Photo: Yan Krukau / Pexels
3 min read

The problem I often see

An assignment rarely blocks because we know nothing. It blocks because the topic is too vague, sources accumulate, or we wait for the perfect plan before writing.

In preparatory classes, bachelor or master studies, I try to separate three moments: understanding the prompt, building the argument, then writing.

Step 1: frame the task

I rephrase the prompt in my own words, then note what is explicitly asked: compare, demonstrate, discuss, solve, analyze, comment. The instruction verb often indicates the expected form.

Step 2: produce a provisional thesis

A provisional thesis is not final. It guides the research.

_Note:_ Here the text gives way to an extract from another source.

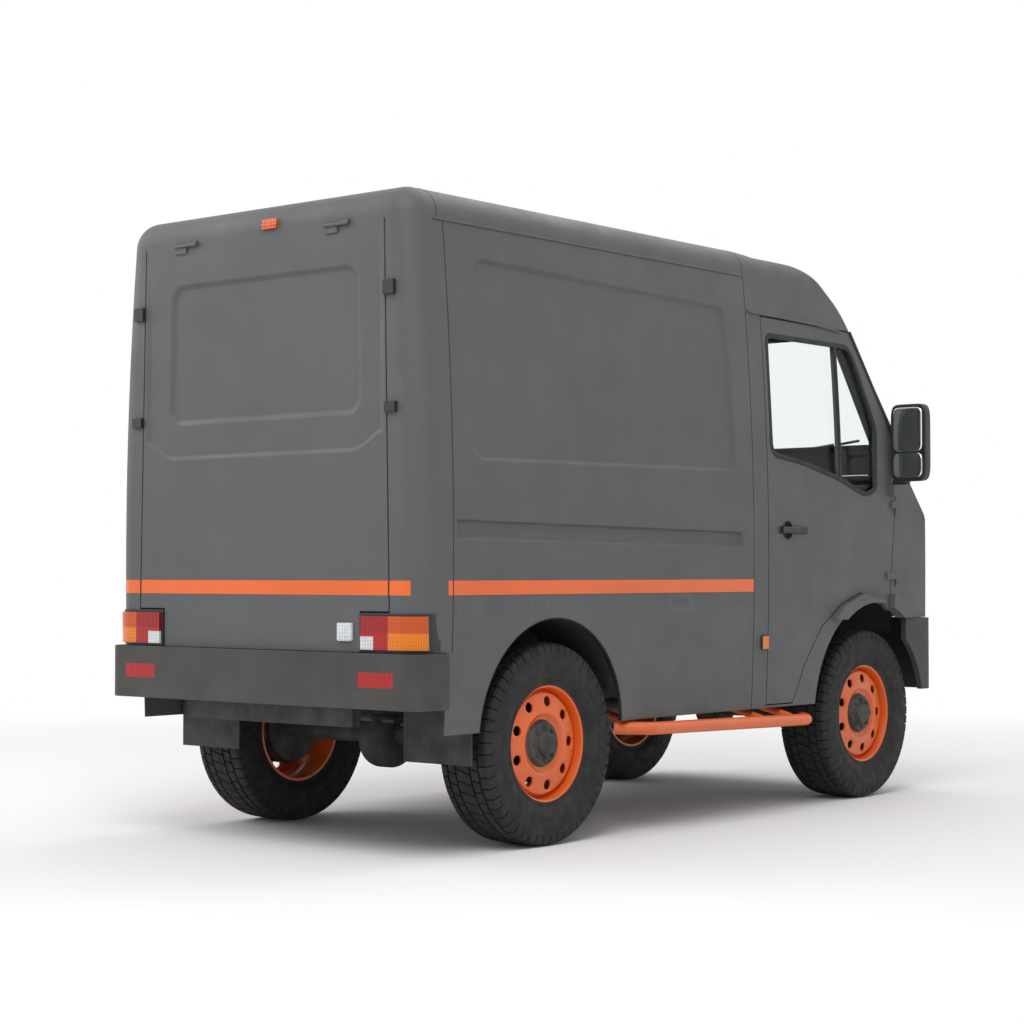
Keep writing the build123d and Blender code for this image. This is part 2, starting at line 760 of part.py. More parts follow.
# Front wings with their arch flares
bumper_top = 765
lamp_box = (-body_half_width + 60, -470, -far, cab - 1500, 862, 1092)
with BuildPart() as front_wing:
    add(body_wall)
    block(-far, -wing_half, -far, wing_rear, bumper_top + panel_gap, scuttle_height, mode=Mode.INTERSECT)
    cut_door_openings()
    cut_front_arch()
    block(*lamp_box, mode=Mode.SUBTRACT)
flare_stand_off = 26
with BuildPart() as flare:
    add(layer(-flare_stand_off, 0))
    rod((-far, *front_arch), (0, *front_arch), front_arch_radius + 58, mode=Mode.INTERSECT)
    block(-far, -700, -far, far, bumper_top + panel_gap, far, mode=Mode.INTERSECT)
    cut_door_openings()
    cut_front_arch()
with BuildPart() as wing_and_flare:
    add(front_wing.part)
    add(flare.part)
    door_knuckles(fixed=True)
write(both_sides(wing_and_flare), "front_wings")

# Front panel with its grille bars, headlamps and bumper
grille_half = 430
with BuildPart() as front_panel:
    add(body_wall)
    nose_half = wing_half - panel_gap
    block(-nose_half, nose_half, -far, cab - 1500, 700, 1128, mode=Mode.INTERSECT)
    block(*lamp_box, mode=Mode.SUBTRACT)
    block(-lamp_box[1], -lamp_box[0], *lamp_box[2:], mode=Mode.SUBTRACT)
    block(-grille_half, grille_half, -far, cab - 1500, 880, 1080, mode=Mode.SUBTRACT)
    for z in range(900, 1080, 40):
        block(-grille_half, grille_half, front_face + 4, front_face + 18, z - 8, z + 8)
write(front_panel, "front_panel")

with BuildPart() as headlamp:
    add(layer(0, 60))
    block(lamp_box[0] + 0.5, lamp_box[1] - 0.5, *lamp_box[2:4], 862.5, 1091.5, mode=Mode.INTERSECT)
write(both_sides(headlamp), "headlamps")

front_bumper_low = 450
with BuildPart() as front_bumper:
    block(-bumper_half, bumper_half, -overall_length / 2, cab - 1459, front_bumper_low, bumper_top)
    fillet(front_bumper.edges().filter_by(Axis.Z).group_by(Axis.Y)[0], 80)
    reach = bumper_half - bumper_wall
    block(-reach, reach, front_face, far, 0, far, mode=Mode.SUBTRACT)
    wheel_centre = (front_axle_y, tyre_radius)
    rod((-far, *wheel_centre), (far, *wheel_centre), tyre_radius + 45, mode=Mode.SUBTRACT)
    block(-grille_half, grille_half, -far, far, 560, 640, mode=Mode.SUBTRACT)
write(front_bumper, "front_bumper")

# Bonnet, hinged along its rear edge
with BuildPart() as bonnet:
    add(body_wall)
    bonnet_half = wing_half - panel_gap
    block(-bonnet_half, bonnet_half, -far, cab - 1400, 1131, scuttle_height - panel_gap, mode=Mode.INTERSECT)
    for centre in bonnet_hinge_centres:
        rod((centre - 30, *bonnet_hinge), (centre - joint_clearance, *bonnet_hinge), 5)
        rod((centre - 31, *bonnet_hinge), (centre + 2, *bonnet_hinge), 2.5 + running_fit, mode=Mode.SUBTRACT)
        block(centre + 1, centre + 34, cab - 1500, cab - 1475, 1385, 1406, mode=Mode.SUBTRACT)
write(bonnet, "bonnet")

# Doors: a skin with a deep rim, an inside panel and the window opening
mirror_foot = (-body_half_width - 24, -body_half_width + 28, cab - 1386, cab - 1336, 1296, 1346)
with BuildPart() as door_pocket:
    extrude(moved_outline(door_outline, -door_rim), amount=far, both=True)
    add(body_inside, mode=Mode.INTERSECT)
with BuildPart() as door_lining:
    add(layer(door_depth - 12, door_depth))
    prism(Plane.YZ, door_outline, -far, -door_inner, mode=Mode.INTERSECT)
    block(-far, 0, -far, far, 0, 1270, mode=Mode.INTERSECT)
with BuildPart() as divider:
    add(body_wall)
    block(-far, 0, divider_y - divider_half, divider_y + divider_half, 1290, 1990, mode=Mode.INTERSECT)
with BuildPart() as door:
    add(door_wall)
    prism(Plane.YZ, door_outline, -far, -door_inner, mode=Mode.INTERSECT)
    add(door_pocket.part, mode=Mode.SUBTRACT)
    prism(Plane.YZ, window_outline, -far, -door_inner, mode=Mode.SUBTRACT)
    add(divider.part)
    add(door_lining.part)
    recess_y = handle_y + 40
    recess_x = -body_half_width + 13
    rod((-far, recess_y, handle_z), (recess_x, recess_y, handle_z), 38, mode=Mode.SUBTRACT)
    block(*mirror_foot)
    block(-body_half_width + skin + 2, 0, cab - 1360, cab - 1230, 780, 880, mode=Mode.SUBTRACT)
    with Locations((*door_hinge, 1200)):
        Cylinder(door_rear - door_hinge[1] + door_gap - 1.5, far, mode=Mode.INTERSECT)
    door_knuckles(fixed=False)
write_pair(door, "door")

# Sliding windows: flat panes that drop straight into the doors
pane_middle = 1680
pane_x = side_x(pane_middle) - skin - 5.6
pane_lean = (pane_middle - widest_height) / side_radius
with BuildPart() as pane:
    plane = Plane(origin=(-pane_x, 0, pane_middle), x_dir=(0, 1, 0), z_dir=(1, 0, -pane_lean))
    with BuildSketch(plane) as sheet:
        with BuildLine():
            low = 1340 - pane_middle
            high = 1940 - pane_middle
            rear = door_rear - door_rim - 4
            Polyline((divider_y, low), (rear, low), (rear, high), (divider_y, high), close=True)
        make_face()
    extrude(amount=glass_thickness)
write_pair(pane, "window_pane")

# Door handles, hinged at their front end
with BuildPart() as handle:
    handle_inner = -body_half_width - joint_clearance
    pivot = (handle_inner - handle_depth / 2, handle_y - 85)
    block(handle_inner - handle_depth, handle_inner, pivot[1], handle_y + 95, handle_z - 14, handle_z + 14)
    fillet(handle.edges().filter_by(Axis.Y).group_by(Axis.X)[0], 6)
    rod((*pivot, handle_z - 14), (*pivot, handle_z + 14), handle_depth / 2)
write_pair(handle, "door_handle")

# Door mirrors on short arms that fold towards the rear
mirror_width = 168
mirror_inner = body_half_width + 7
with BuildPart() as mirror_head:
    block(-mirror_inner - mirror_width, -mirror_inner, cab - 1395, cab - 1335, 1360, 1695)
    fillet(mirror_head.edges(), 18)
    arm_low = mirror_foot[5] + joint_clearance
    block(-mirror_inner - 75, -mirror_inner - 10, cab - 1375, cab - 1347, arm_low, 1368)
    pivot = (-mirror_inner - 10, cab - 1361)
    rod((*pivot, arm_low), (*pivot, 1368), 14)
write_pair(mirror_head, "door_mirror")

# Cab floor with seat boxes and step wells
floor_half = body_half_width - 93
with BuildPart() as toe_board:
    block(-far, far, cab - 1640, cab - 1400, cab_floor_height, cab_floor_height + 12)
    add(body_inside, mode=Mode.INTERSECT)
with BuildPart() as cab_floor:
    floor_top = cab_floor_height + 12
    block(-floor_half, floor_half, cab - 1400, seam - bulkhead_thickness, cab_floor_height, floor_top)
    add(toe_board.part)
    for side in (-1, 1):
        seat = sorted((side * 140, side * 550))
        block(*seat, cab - 860, cab - 460, cab_floor_height + 12, 1110)
        well = sorted((side * (floor_half - 6), side * floor_half))
        block(*well, cab - 560, seam - bulkhead_thickness, 460, cab_floor_height)
write(cab_floor, "cab_floor")

# Seats: a cushion, a back and a head restraint each
with BuildPart() as seats:
    for side in (-1, 1):
        middle = side * 345
        block(middle - 215, middle + 215, cab - 930, cab - 450, 1110, 1225)
        block(middle - 212, middle + 212, cab - 450, cab - 350, 1160, 1780)
        block(middle - 120, middle + 120, cab - 440, cab - 360, 1800, 1940)
        for post in (-50, 50):
            rod((middle + post, cab - 400, 1780), (middle + post, cab - 400, 1800), 6)
write(seats, "seats")

# Dashboard with its console, steering column and pedal bracket
dash_profile = [
    (cab - 1440, 1010),
    (cab - 1210, 1060),
    (cab - 1180, 1240),
    (cab - 1240, 1330),
    (cab - 1430, 1350),
]
steering_centre = Vector(340, cab - 1130, 1330)
column_axis = Vector(0, 0.5, 0.866)
pedal_pivot = (cab - 1324, 1000)
with BuildPart() as dashboard:
    prism(Plane.YZ, dash_profile, -screen_half, screen_half)
    block(-120, 120, cab - 1420, cab - 1250, cab_floor_height + 12, 1060)
    rod(steering_centre - column_axis * 230, steering_centre - column_axis * 29.5, 22)
    block(372, 398, cab - 1342, cab - 1306, 982, 1060)
    rod((310, *pedal_pivot), (460, *pedal_pivot), 6)
write(dashboard, "dashboard")

with BuildPart() as steering_wheel:
    plane = Plane(origin=steering_centre, x_dir=(1, 0, 0), z_dir=column_axis)
    with Locations(plane):
        Torus(200, 14)
        with Locations((0, 0, -14)):
            Cylinder(45, 30)
        for turn in (90, 210, 330):
            with Locations(Location((0, 0, 0), (0, 0, turn))):
                with Locations((120, 0, -6)):
                    Box(170, 26, 10)
write(steering_wheel, "steering_wheel")

for label, x, pad in (("brake_pedal", 340, 34), ("accelerator_pedal", 430, 24)):
    with BuildPart() as pedal:
        block(x - 8, x + 8, cab - 1336, cab - 1312, 890, 1014)
        block(x - pad, x + pad, cab - 1314, cab - 1302, 884, 936)
        rod((x - 9, *pedal_pivot), (x + 9, *pedal_pivot), 6 + running_fit, mode=Mode.SUBTRACT)
    write(pedal, label)

lever_foot = (20, cab - 1060, cab_floor_height + 12 + 12.5)
lever_head = (20, cab - 1010, 1130)
with BuildPart() as gear_lever:
    with Locations(lever_foot):
        Sphere(12)
    rod(lever_foot, lever_head, 8)
    rod((8, *lever_foot[1:]), (32, *lever_foot[1:]), 10)
    with Locations(lever_head):
        Sphere(26)
write(gear_lever, "gear_lever")

# Windscreen wiper on a spindle through the scuttle, parked along the foot of the glass
glass_up = Vector(0, 0.6264, 0.7798)
with BuildPart() as wiper:
    rod(wiper_foot - glass_out * 35, wiper_foot + glass_out * 30, 12)
    tip = Vector(-430, 0, 0) + glass_up * 60
    rod(wiper_foot + glass_out * 25, wiper_foot + glass_out * 25 + tip, 6)
    rod(wiper_foot + glass_out * 19 + tip * 0.35, wiper_foot + glass_out * 19 + tip * 1.3, 6)
write(wiper, "wiper")

# Side steps: a tube along each sill with arms to the frame
step_out = -body_half_width - 32
step_in = -body_half_width + 68
step_path = [
    (step_in, rear_axle_y - 406, 392),
    (step_out, rear_axle_y - 496, 390),
    (step_out, cab - 610, 368),
    (step_in - 20, cab - 690, 368),
]
with BuildPart() as side_step:
    with BuildLine() as step_line:
        FilletPolyline(*step_path, radius=60)
    with BuildSketch(Plane(origin=step_path[0], z_dir=step_line.line % 0)):
        Circle(24)
    sweep()
    for y in (cab - 500, seam - 26, rear_axle_y - 516):
        rod((step_out + 10, y, 385), (-rail_offset - rail_width / 2 + 4, y, 500), 14)
    block(-rail_offset, far, -far, far, 0, far, mode=Mode.SUBTRACT)
    block(-rail_offset - rail_width / 2, far, -far, far, rail_bottom, far, mode=Mode.SUBTRACT)
write(both_sides(side_step), "side_steps")
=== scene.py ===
import json
import math

import bmesh
import bpy
import numpy as np
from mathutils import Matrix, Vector


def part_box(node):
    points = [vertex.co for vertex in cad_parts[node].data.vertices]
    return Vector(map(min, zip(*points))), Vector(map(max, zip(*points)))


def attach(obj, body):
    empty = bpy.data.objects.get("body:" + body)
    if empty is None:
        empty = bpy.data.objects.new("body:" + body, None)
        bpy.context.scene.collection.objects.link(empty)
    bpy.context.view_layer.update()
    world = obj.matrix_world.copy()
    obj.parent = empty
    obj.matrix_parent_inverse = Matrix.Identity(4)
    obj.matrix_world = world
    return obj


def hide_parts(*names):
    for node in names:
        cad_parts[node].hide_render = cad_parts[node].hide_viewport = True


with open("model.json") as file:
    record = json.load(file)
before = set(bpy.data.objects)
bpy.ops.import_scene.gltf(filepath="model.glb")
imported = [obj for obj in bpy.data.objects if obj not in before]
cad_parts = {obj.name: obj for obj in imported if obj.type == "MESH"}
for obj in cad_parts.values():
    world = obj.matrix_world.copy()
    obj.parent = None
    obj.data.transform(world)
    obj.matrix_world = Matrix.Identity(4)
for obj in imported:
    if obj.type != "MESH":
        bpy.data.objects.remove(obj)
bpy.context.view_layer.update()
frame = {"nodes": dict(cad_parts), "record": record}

nodes = frame["nodes"]
rightAndLeft = (("right", -1), ("left", 1))
wheelEnds = ("front", "rear")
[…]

I prefer an imperfect sentence that gives direction to a vague idea that leaves me going in circles.

Step 3: write before optimizing

I write a deliberately imperfect first draft. Only then do I work on transitions, examples, references and vocabulary precision.

Practical checklist

  • Rephrase the topic in one clear sentence.
  • List the important words and define them.
  • Write a provisional thesis in two lines.
  • Create a plan with one main idea per part.
  • Link each part to evidence or an example.
  • Proofread once for substance and once for form.
  • Finish by checking format and citation instructions.

My most profitable advice

Do not start by looking for every possible source. Start by understanding the question. Good sources become much easier to choose afterward.